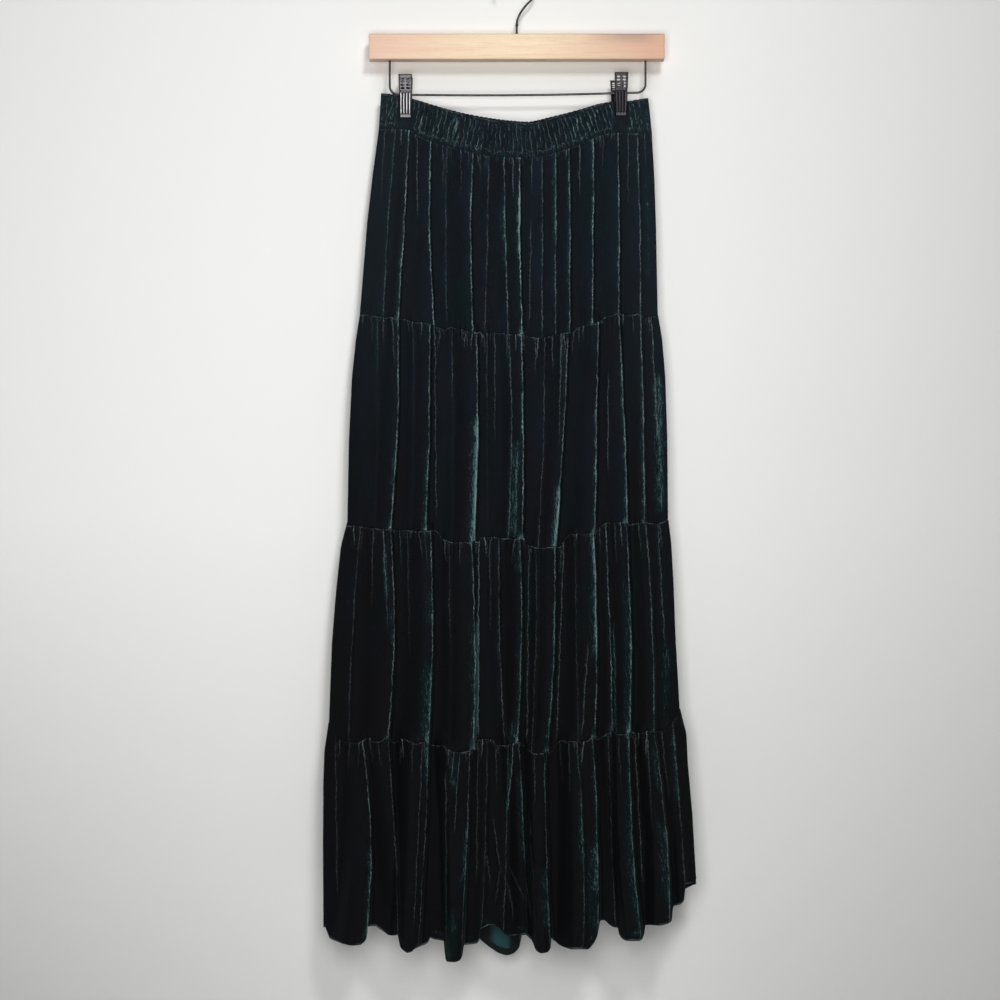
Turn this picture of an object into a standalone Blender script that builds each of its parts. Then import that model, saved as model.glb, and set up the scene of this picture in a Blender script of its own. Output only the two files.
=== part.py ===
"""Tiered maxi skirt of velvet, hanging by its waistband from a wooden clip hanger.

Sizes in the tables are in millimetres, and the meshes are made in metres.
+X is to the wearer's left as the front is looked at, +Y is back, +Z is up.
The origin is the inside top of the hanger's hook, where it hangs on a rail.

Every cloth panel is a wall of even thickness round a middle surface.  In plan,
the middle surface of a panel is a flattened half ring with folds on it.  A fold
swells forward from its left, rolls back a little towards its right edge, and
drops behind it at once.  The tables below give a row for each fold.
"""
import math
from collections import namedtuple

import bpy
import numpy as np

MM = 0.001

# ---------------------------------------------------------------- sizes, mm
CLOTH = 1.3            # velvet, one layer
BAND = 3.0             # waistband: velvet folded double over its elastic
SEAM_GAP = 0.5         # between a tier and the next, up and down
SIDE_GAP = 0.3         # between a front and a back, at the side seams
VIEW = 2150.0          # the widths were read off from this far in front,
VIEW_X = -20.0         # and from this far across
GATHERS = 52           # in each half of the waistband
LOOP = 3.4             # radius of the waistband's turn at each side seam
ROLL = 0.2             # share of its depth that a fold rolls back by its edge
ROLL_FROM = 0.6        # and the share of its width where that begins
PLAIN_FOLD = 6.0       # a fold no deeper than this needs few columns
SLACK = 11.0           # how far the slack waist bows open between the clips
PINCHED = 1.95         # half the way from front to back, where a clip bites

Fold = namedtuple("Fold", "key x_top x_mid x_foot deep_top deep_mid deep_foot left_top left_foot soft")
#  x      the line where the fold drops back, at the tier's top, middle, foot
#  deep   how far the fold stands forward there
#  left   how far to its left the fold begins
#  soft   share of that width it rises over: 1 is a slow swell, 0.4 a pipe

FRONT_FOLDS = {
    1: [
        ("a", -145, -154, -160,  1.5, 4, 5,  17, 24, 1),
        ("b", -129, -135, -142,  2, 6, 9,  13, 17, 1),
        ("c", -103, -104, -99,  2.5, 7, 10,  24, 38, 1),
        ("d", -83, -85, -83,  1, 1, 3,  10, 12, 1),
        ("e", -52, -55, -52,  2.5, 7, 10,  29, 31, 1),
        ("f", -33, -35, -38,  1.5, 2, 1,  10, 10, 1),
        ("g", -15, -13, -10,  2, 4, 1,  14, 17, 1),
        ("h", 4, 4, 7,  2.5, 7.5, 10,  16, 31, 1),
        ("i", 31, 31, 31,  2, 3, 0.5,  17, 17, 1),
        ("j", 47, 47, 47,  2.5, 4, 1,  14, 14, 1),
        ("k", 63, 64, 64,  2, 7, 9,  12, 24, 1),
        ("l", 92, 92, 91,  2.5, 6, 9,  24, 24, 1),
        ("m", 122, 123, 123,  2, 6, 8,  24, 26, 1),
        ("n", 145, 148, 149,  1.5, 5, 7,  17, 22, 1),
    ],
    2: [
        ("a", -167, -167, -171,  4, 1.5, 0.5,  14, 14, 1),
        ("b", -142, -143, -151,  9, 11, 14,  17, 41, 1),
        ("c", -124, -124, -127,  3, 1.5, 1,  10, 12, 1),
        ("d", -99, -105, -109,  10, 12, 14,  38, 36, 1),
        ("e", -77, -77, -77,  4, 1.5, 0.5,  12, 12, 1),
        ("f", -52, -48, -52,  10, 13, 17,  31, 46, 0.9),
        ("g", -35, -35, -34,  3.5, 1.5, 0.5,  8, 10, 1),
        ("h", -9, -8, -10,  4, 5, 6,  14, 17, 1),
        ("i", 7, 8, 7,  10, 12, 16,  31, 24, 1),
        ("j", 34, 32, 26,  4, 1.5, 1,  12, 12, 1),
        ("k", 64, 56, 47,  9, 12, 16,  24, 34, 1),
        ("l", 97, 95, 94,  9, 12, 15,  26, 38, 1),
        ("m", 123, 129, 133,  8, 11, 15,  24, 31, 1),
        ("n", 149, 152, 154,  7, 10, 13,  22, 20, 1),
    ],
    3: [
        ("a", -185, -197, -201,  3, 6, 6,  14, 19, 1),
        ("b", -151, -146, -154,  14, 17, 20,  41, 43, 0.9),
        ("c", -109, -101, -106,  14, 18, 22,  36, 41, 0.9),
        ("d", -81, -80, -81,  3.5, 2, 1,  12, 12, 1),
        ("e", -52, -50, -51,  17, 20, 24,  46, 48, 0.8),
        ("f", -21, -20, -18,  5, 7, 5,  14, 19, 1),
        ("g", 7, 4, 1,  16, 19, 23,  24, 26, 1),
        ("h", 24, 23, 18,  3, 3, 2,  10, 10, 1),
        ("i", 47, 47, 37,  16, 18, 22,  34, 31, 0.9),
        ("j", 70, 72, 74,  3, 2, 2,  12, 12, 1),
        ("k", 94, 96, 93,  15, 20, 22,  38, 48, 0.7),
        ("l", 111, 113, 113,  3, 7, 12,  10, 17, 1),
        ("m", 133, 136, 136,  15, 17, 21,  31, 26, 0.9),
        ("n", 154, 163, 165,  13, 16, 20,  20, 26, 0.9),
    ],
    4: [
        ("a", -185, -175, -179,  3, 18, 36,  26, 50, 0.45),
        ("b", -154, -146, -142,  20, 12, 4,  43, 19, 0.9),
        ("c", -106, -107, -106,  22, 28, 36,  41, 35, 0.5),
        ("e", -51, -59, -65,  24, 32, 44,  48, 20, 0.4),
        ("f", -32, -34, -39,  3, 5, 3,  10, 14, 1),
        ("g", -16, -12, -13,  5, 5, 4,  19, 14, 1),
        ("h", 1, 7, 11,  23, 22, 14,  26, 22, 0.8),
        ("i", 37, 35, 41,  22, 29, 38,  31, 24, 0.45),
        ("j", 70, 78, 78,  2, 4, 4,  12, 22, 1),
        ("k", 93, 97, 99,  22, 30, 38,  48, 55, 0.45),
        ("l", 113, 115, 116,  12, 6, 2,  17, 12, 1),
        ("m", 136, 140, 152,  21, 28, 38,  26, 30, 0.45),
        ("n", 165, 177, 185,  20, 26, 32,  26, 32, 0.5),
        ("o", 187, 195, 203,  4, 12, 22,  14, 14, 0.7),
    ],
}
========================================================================
Stated problem
What are the exact lines from the beginning of the material through the line containing "The origin is"? Write out those lines alone.

Task solution
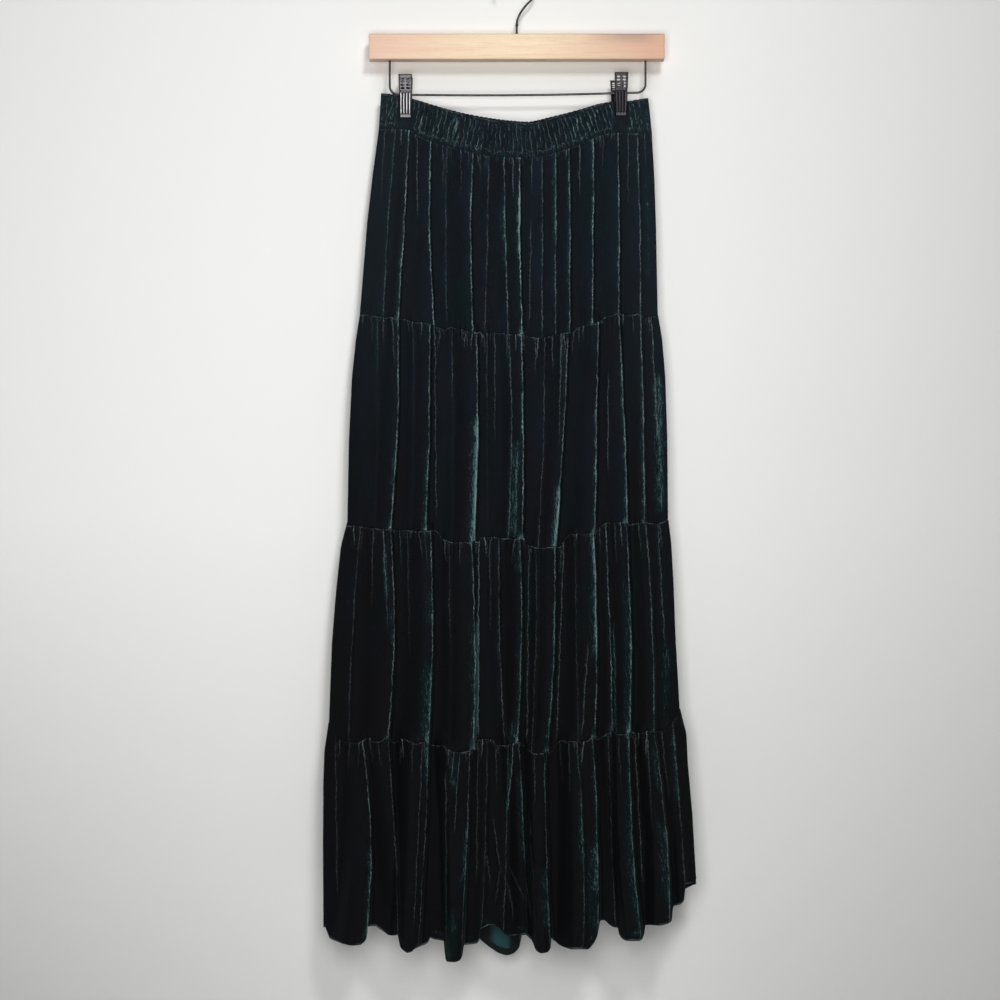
Turn this picture of an object into a standalone Blender script that builds each of its parts. Then import that model, saved as model.glb, and set up the scene of this picture in a Blender script of its own. Output only the two files.
=== part.py ===
"""Tiered maxi skirt of velvet, hanging by its waistband from a wooden clip hanger.

Sizes in the tables are in millimetres, and the meshes are made in metres.
+X is to the wearer's left as the front is looked at, +Y is back, +Z is up.
The origin is the inside top of the hanger's hook, where it hangs on a rail.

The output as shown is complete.